* [Exercise goal]: Reproduce exactly the lines below, from the first through the one containing "backer_foot + backer_border / 2);", and nothing more.

* [Data excerpt]:
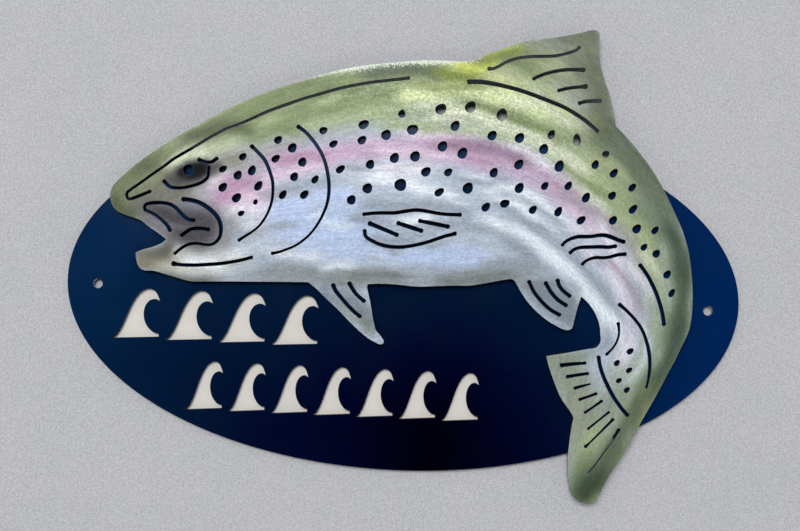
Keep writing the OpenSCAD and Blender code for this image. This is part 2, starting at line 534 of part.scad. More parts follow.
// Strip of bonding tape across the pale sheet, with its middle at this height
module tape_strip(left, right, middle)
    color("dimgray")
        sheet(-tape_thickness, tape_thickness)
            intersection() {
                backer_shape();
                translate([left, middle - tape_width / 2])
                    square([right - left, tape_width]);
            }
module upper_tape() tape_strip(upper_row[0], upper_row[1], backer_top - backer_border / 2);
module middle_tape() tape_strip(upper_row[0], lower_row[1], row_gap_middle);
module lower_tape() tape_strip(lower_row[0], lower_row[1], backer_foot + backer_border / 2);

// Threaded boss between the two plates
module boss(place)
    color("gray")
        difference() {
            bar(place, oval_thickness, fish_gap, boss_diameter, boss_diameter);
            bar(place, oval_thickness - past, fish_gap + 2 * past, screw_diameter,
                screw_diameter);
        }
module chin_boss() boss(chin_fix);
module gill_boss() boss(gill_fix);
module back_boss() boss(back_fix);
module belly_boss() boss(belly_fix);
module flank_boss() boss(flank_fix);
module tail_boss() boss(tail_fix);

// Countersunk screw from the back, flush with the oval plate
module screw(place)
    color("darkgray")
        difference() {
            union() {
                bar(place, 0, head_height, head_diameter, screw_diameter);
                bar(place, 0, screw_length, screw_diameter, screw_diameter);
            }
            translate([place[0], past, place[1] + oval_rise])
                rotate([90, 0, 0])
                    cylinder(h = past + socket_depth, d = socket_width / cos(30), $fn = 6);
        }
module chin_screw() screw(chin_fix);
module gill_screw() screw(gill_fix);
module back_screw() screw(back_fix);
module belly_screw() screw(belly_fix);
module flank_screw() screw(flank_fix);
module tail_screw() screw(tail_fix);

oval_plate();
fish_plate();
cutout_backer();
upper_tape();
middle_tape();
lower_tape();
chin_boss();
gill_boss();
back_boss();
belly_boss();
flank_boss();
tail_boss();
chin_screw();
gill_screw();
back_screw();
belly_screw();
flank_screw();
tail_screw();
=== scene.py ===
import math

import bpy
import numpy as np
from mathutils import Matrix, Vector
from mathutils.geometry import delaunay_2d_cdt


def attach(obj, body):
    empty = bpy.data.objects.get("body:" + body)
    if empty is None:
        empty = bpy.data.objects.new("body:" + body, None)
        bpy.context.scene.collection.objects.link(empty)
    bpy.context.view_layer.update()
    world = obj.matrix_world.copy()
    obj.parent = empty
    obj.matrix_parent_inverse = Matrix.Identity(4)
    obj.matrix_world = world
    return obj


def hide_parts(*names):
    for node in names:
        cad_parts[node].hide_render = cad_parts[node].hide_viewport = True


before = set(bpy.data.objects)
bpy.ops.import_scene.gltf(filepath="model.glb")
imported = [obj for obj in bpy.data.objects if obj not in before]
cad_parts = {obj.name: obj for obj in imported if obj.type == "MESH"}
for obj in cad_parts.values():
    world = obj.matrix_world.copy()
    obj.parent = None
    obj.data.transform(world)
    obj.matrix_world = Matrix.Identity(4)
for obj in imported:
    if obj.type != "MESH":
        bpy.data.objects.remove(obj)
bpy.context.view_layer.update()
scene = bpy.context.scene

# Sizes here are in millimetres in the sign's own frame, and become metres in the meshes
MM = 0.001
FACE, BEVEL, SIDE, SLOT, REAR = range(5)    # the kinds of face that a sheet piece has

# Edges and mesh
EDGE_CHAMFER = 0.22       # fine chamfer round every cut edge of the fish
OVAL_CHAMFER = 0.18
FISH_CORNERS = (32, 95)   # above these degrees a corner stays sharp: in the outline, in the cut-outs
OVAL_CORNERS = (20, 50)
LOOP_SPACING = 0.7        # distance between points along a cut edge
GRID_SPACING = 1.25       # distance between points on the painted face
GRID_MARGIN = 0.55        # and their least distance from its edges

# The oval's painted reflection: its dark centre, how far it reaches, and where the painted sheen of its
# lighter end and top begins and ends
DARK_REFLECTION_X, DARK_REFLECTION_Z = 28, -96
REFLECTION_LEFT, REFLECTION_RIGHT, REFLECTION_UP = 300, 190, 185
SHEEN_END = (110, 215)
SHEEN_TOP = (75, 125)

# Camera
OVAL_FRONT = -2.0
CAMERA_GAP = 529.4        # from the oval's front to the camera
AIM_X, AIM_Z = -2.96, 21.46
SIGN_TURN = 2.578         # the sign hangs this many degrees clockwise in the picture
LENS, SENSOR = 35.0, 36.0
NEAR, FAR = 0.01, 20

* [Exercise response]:
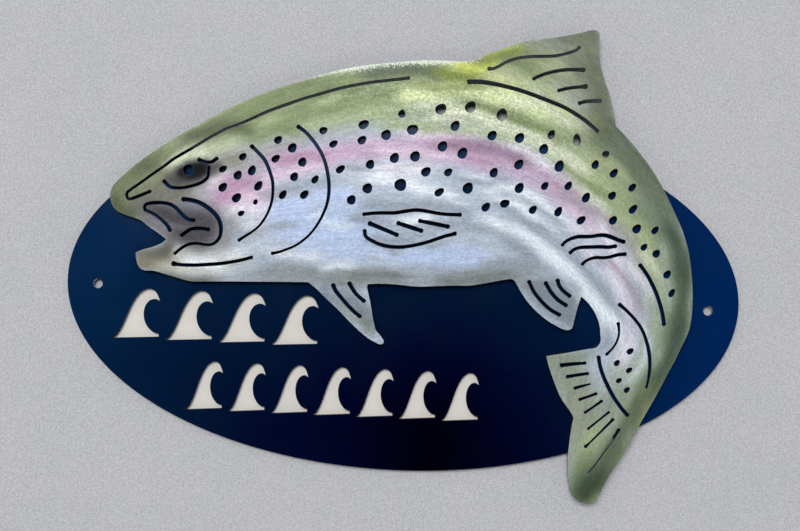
Keep writing the OpenSCAD and Blender code for this image. This is part 2, starting at line 534 of part.scad. More parts follow.
// Strip of bonding tape across the pale sheet, with its middle at this height
module tape_strip(left, right, middle)
    color("dimgray")
        sheet(-tape_thickness, tape_thickness)
            intersection() {
                backer_shape();
                translate([left, middle - tape_width / 2])
                    square([right - left, tape_width]);
            }
module upper_tape() tape_strip(upper_row[0], upper_row[1], backer_top - backer_border / 2);
module middle_tape() tape_strip(upper_row[0], lower_row[1], row_gap_middle);
module lower_tape() tape_strip(lower_row[0], lower_row[1], backer_foot + backer_border / 2);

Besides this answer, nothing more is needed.